Number 8. Alternative Wrapping and The “Intangibles”
First, avoid wrapping paper. Tons of it is used, all just to be torn to shreds and wasted. Instead, use something you’ve had laying around. For the children, use old comic books. Maybe even use old magazines. You’ll recycle and keep waste down this way, and it adds a creative flair to your presents.
Next, try this one on for size; this holiday season, give the gift money can’t buy. That’s right, don’t buy presents! We urge you to try this for at least one person. Make them dinner, give them a back rub, or give them something you created yourself (homemade soap, candles, dryer sachets, potpourri).
Number 9. Avoid the “Stuff”
Please, oh please, avoid “stuff”! If you have a young child, have them make an actual wish list.

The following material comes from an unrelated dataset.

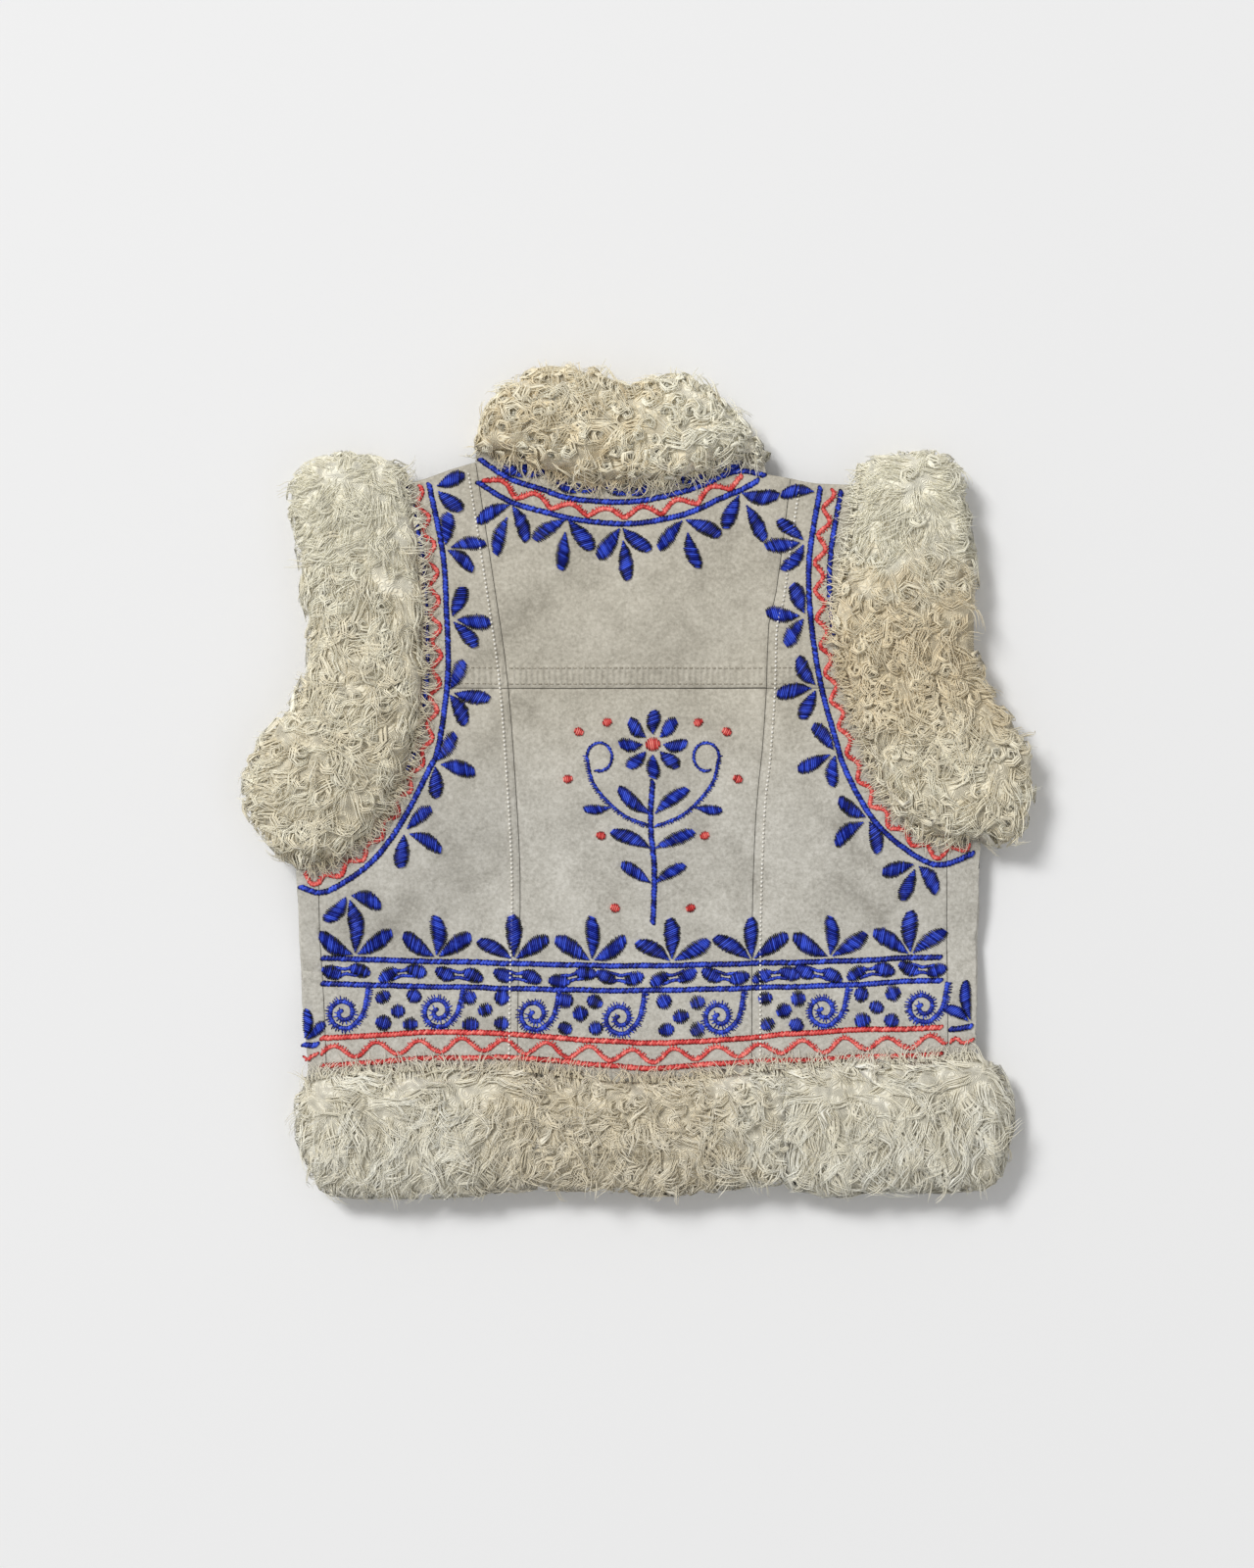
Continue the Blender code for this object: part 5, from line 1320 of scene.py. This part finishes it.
# Fringe: hairs that lie out of the wool's inner edges over the suede; side 1 is to the left of the path
fringe = {
    "step": 3.2, "hairs": 4, "long": (7.0, 15.0), "thick": 0.34, "rootBack": 3.5, "rootLift": 5.0, "archShading": 1.2,
    "off": 0.5,
}
fringeEdges = {
    "armhole_wool_left_back": (1, [(-147, 198), (-145.5, 186), (-139.5, 168), (-136.5, 146), (-134.5, 122),
                                   (-133.7, 98), (-132.9, 72), (-134.5, 48), (-139, 26), (-145.5, 4), (-156, -18),
                                   (-169, -34), (-184, -46), (-199, -53.5), (-212, -55)]),
    "armhole_wool_right_back": (-1, [(137, 198), (136, 187), (133, 165), (129, 143), (123.5, 121), (121, 99),
                                     (126, 74), (133, 50), (141.2, 24), (148, 5), (155, -9), (168, -26),
                                     (181, -36), (196, -39), (211, -35)]),
    "hem_wool_back_left": (1, [(-211, -187), (-203, -184), (-180, -181.5), (-150, -179.5), (-120, -178.5),
                               (-92, -178.8), (-65, -180)]),
    "hem_wool_back_center": (1, [(-65, -180), (-35, -184), (0, -186), (30, -185.5), (60, -181), (92, -177.5)]),
    "hem_wool_back_right": (1, [(92, -177.5), (120, -176.5), (150, -175), (180, -173.2), (202, -172), (214, -171.5)]),
    "collar_wool_back": (-1, [(-92, 204.5), (-75, 201.5), (-56, 193.5), (-36, 188.5), (-13, 187), (14, 187.5),
                              (35, 192), (50, 199.5), (65, 203.5), (78, 202)]),
}
for name, (side, points) in fringeEdges.items():
    setting = woolPieces[name]
    edge = smoothPath(points, fringe["step"])
    lines = []
    for before, after in zip(edge, edge[1:]):
        run = (after - before) / np.hypot(*(after - before))
        out = np.array([-run[1], run[0]]) * side
        lean = wobble(0.8)
        for hair in range(fringe["hairs"]):
            start = before + (after - before) * hand.random() - out * fringe["rootBack"]
            long, turn = hand.uniform(*fringe["long"]), wobble(0.5)
            angle = math.atan2(out[1], out[0]) + lean + wobble(0.3)
            place, line = start, []
            for t in np.linspace(0, 1, 6):
                lift = fringe["rootLift"] * (1 - t) ** 1.5 + fringe["archShading"] * math.sin(math.pi * t) + fringe["off"]
                line.append((*place, clothTop(*place) + lift))
                place = place + long / 5 * np.array([math.cos(angle), math.sin(angle)])
                angle += turn
            lines.append(np.array(line))
    label = "fringe_" + name
    hairs = meshObject(label, strandMesh(label, lines, fringe["thick"]), stripMaterials(setting)[0])
    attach(hairs, "root")
for group in lockSets.values():
    for piece in list(group.objects):
        bpy.data.objects.remove(piece)
    bpy.data.collections.remove(group)
print("wool done")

This list should include things they actually want. Sit down with them and help limit the junk: we all know that battery-powered race car set will only entertain for a few weeks, at most. On that note, we should avoid batteries at all cost – 40 percent of batteries are sold during the holiday season. Avoid it!
Number 10. Minimize the Munch
Finally, don’t make expansive, 30-person holiday dinners for 15 people. Sure, make enough for left over’s, but don’t go crazy. Also, choose healthy, free-range meats. Just make smaller, proportioned meals that everyone can finish. Consider how many holiday plates you’ve had to clear into the trash. That’s a practice that needs to end! Smarter eating will save money in food costs, energy in cooking, and precious time that should be spent with the family.
Arm yourself with the knowledge! Go save green!